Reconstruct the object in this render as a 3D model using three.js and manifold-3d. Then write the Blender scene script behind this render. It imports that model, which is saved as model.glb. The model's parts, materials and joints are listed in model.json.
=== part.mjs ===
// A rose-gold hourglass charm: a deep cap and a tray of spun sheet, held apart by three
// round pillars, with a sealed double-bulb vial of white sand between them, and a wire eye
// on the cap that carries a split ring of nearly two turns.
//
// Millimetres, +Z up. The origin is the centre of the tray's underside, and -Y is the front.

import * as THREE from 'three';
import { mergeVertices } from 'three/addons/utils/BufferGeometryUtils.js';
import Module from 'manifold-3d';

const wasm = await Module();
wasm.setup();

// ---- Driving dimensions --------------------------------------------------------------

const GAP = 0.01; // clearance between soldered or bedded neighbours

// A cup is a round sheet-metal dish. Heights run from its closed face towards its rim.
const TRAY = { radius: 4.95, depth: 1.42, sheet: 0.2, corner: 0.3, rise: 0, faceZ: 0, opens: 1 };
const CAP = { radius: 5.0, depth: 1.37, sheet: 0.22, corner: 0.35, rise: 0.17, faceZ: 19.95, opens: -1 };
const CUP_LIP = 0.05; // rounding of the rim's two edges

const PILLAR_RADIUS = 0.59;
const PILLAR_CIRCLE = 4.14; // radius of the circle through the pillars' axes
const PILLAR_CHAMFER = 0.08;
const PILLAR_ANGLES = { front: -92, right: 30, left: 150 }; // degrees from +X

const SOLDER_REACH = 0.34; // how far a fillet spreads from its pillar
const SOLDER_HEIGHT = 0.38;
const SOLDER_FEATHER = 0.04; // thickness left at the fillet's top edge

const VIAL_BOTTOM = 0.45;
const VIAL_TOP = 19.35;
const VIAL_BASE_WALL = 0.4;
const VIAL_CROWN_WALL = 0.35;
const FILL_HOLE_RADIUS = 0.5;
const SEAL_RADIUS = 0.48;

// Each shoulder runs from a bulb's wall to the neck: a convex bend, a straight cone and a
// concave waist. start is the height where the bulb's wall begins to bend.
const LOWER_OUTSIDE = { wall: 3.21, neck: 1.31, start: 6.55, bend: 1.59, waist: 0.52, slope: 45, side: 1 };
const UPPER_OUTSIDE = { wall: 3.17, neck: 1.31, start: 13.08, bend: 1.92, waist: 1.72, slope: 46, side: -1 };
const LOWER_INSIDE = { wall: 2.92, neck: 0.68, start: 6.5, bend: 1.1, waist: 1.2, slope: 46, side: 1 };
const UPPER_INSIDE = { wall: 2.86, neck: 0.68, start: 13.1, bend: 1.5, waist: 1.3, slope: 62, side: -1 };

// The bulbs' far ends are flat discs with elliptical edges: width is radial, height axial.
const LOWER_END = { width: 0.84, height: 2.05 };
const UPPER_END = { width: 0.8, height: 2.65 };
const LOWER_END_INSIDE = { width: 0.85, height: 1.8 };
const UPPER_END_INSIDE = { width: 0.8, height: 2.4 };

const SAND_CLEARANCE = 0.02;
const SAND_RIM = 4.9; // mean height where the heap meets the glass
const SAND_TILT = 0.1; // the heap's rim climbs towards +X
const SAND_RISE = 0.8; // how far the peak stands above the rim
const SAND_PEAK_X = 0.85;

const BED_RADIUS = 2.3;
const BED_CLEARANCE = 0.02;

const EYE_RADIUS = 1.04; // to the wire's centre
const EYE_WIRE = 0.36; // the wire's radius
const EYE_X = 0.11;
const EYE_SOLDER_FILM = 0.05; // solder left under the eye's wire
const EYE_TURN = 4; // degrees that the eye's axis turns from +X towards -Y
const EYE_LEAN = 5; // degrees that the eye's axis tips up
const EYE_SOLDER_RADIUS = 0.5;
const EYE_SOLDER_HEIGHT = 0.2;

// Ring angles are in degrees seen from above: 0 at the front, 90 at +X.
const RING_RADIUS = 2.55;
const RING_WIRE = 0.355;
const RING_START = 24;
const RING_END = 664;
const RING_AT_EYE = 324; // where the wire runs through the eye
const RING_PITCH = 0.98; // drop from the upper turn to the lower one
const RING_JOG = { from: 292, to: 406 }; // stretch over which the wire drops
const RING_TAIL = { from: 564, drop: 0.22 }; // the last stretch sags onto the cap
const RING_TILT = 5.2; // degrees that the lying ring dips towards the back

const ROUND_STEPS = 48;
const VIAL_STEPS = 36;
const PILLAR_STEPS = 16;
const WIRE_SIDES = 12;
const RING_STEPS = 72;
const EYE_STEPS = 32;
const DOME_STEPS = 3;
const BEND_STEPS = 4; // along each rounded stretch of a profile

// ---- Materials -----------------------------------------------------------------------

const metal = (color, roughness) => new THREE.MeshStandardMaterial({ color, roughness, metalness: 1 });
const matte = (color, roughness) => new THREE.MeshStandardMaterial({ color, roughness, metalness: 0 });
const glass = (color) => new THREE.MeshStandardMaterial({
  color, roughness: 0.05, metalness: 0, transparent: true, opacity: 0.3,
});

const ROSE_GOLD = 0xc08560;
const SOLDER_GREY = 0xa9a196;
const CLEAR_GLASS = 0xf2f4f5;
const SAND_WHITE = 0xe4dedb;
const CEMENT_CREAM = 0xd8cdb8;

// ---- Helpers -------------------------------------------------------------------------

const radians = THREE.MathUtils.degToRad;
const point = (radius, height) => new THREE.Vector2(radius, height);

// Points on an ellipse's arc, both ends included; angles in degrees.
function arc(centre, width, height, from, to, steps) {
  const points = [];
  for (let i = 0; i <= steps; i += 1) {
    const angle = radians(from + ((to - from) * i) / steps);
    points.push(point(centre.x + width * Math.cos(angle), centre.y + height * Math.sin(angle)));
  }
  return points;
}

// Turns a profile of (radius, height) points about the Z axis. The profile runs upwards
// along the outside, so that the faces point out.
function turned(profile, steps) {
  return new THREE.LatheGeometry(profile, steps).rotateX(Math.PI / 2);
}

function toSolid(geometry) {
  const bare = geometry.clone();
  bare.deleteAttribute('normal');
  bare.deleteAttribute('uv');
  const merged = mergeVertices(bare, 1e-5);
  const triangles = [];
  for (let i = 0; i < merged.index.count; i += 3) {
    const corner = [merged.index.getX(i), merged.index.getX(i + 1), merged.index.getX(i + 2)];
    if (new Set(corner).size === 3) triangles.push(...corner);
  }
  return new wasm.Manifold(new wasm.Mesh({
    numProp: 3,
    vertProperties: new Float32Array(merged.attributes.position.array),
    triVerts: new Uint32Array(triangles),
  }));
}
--
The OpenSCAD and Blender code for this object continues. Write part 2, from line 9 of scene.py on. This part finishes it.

Your instructions — In the listing, find every line with the word "scene" and state how many there are, nothing more.

Result of the task — 2